• PROMPT: Can you write out all of the material below, word for word?

** BEGIN PROVIDED MATERIAL **

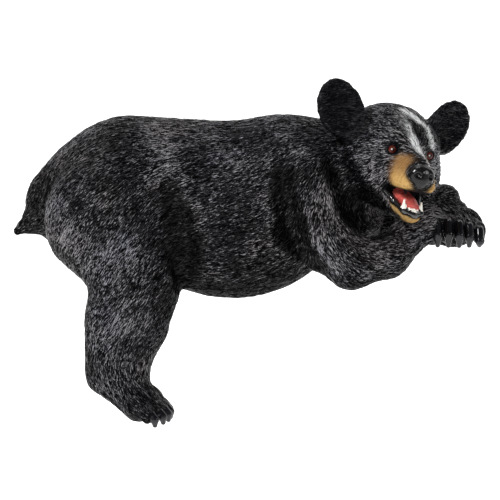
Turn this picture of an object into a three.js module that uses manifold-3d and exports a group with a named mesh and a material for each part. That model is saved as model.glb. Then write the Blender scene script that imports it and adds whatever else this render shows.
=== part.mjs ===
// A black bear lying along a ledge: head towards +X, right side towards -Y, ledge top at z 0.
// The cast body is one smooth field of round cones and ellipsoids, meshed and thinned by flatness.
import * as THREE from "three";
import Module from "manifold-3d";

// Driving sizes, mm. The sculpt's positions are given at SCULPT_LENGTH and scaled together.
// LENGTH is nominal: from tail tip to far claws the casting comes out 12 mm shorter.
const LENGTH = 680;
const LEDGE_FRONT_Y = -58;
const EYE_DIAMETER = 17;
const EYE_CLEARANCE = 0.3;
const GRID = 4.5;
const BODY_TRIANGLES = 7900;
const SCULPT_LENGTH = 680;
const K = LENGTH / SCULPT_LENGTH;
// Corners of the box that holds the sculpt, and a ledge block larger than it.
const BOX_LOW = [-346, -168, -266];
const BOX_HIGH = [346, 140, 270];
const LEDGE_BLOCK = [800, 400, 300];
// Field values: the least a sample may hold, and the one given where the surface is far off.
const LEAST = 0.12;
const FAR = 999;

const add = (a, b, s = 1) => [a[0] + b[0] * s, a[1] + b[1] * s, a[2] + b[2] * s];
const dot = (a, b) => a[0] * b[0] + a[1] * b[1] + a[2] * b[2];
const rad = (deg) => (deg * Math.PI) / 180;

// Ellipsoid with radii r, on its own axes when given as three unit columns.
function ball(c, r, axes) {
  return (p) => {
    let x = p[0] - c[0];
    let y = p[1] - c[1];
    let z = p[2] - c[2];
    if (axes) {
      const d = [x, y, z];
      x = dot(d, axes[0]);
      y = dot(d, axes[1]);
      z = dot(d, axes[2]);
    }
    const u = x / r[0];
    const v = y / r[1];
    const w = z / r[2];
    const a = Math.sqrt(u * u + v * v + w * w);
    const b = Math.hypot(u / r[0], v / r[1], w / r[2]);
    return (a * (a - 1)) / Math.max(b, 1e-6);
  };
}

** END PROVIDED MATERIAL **

• SOLVED EXERCISE:
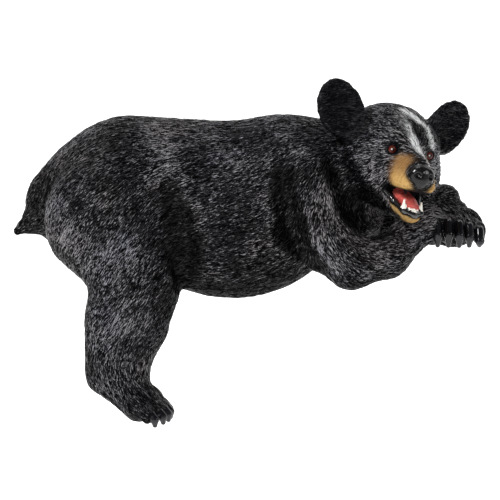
Turn this picture of an object into a three.js module that uses manifold-3d and exports a group with a named mesh and a material for each part. That model is saved as model.glb. Then write the Blender scene script that imports it and adds whatever else this render shows.
=== part.mjs ===
// A black bear lying along a ledge: head towards +X, right side towards -Y, ledge top at z 0.
// The cast body is one smooth field of round cones and ellipsoids, meshed and thinned by flatness.
import * as THREE from "three";
import Module from "manifold-3d";

// Driving sizes, mm. The sculpt's positions are given at SCULPT_LENGTH and scaled together.
// LENGTH is nominal: from tail tip to far claws the casting comes out 12 mm shorter.
const LENGTH = 680;
const LEDGE_FRONT_Y = -58;
const EYE_DIAMETER = 17;
const EYE_CLEARANCE = 0.3;
const GRID = 4.5;
const BODY_TRIANGLES = 7900;
const SCULPT_LENGTH = 680;
const K = LENGTH / SCULPT_LENGTH;
// Corners of the box that holds the sculpt, and a ledge block larger than it.
const BOX_LOW = [-346, -168, -266];
const BOX_HIGH = [346, 140, 270];
const LEDGE_BLOCK = [800, 400, 300];
// Field values: the least a sample may hold, and the one given where the surface is far off.
const LEAST = 0.12;
const FAR = 999;

const add = (a, b, s = 1) => [a[0] + b[0] * s, a[1] + b[1] * s, a[2] + b[2] * s];
const dot = (a, b) => a[0] * b[0] + a[1] * b[1] + a[2] * b[2];
const rad = (deg) => (deg * Math.PI) / 180;

// Ellipsoid with radii r, on its own axes when given as three unit columns.
function ball(c, r, axes) {
  return (p) => {
    let x = p[0] - c[0];
    let y = p[1] - c[1];
    let z = p[2] - c[2];
    if (axes) {
      const d = [x, y, z];
      x = dot(d, axes[0]);
      y = dot(d, axes[1]);
      z = dot(d, axes[2]);
    }
    const u = x / r[0];
    const v = y / r[1];
    const w = z / r[2];
    const a = Math.sqrt(u * u + v * v + w * w);
    const b = Math.hypot(u / r[0], v / r[1], w / r[2]);
    return (a * (a - 1)) / Math.max(b, 1e-6);
  };
}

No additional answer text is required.